In Lord of the Flies there are many conflicts, but the major conflict is Ralph vs. Jack. This conflict helps out the story by adding drama; also the story is a little bit about Jack and Ralph, and who will survive between the two. The boys had no idea that this tension that was made between Ralph and Jack would end in such tragedy, and take lives. How this conflict started was by when the boys assembled on the beach. In the election for leader, Ralph defeats Jack, who is furious when he loses. As the boys explore the island, tension grows between Jack, who is interested only in hunting, and Ralph, who believes most of the boys’ efforts, should go toward building shelters and maintaining a signal fire. When rumors surface that there is some sort of beast living on the island, the boys grow fearful, and the group begins to divide into two camps supporting Ralph and Jack. Jack forms a new tribe altogether, fully immersing himself in the savagery of the hunt.

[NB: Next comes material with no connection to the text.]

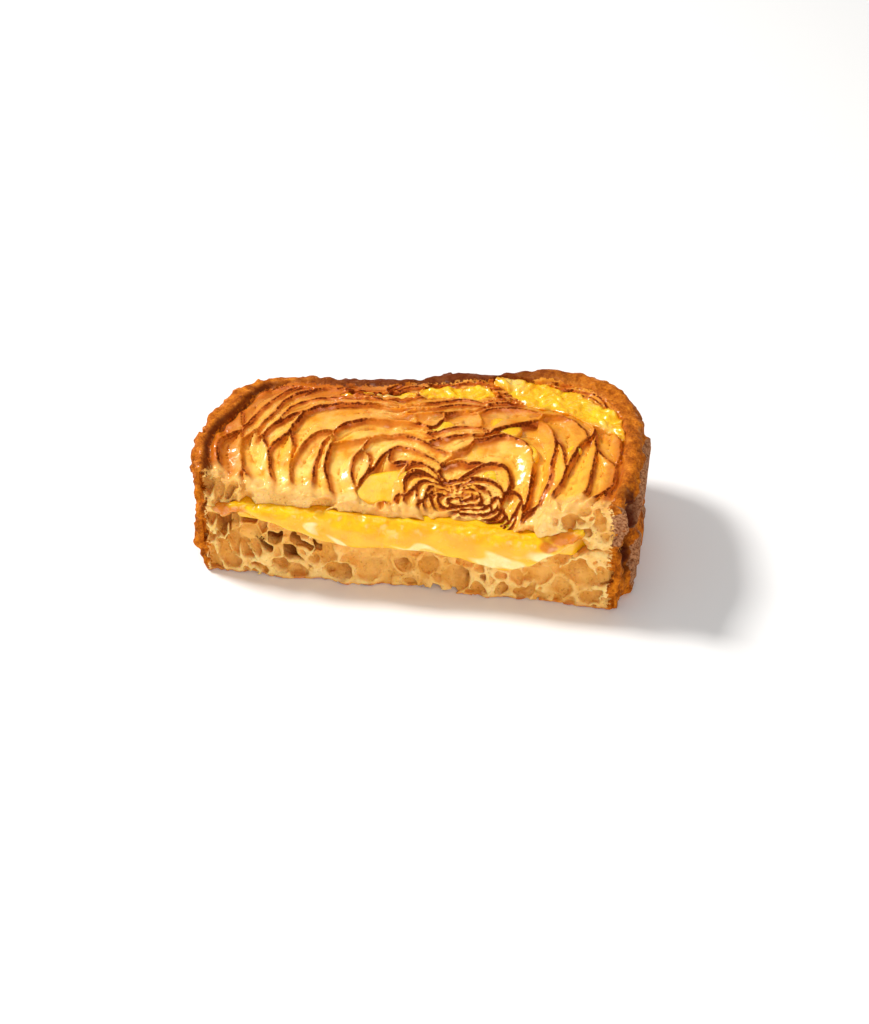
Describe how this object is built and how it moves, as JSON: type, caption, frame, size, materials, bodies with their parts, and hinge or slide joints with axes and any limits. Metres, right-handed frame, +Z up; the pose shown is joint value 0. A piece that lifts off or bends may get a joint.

It is obvious from the first time that Ralph and Jack meet that there will be a struggle between them. In chapter one when the two meet Jack automatically proclaims himself the leader while Ralph has himself in mind for the position (freeessay.com). Another conflict in this story is the boys vs. nature. The boys must struggle to stay alive, and struggle against an imaginary beast, which is from fear imbedded in part of their nature (www.123helpme.com). One thing that causes Ralph and Jack to have tension between each other is their difference in what they believe in. Ralph says they should keep order, and keep the fire burning, and start to build shelter. Jack on the other hand thinks differently, Jack sees this island as a game and becomes obsessed with hunting.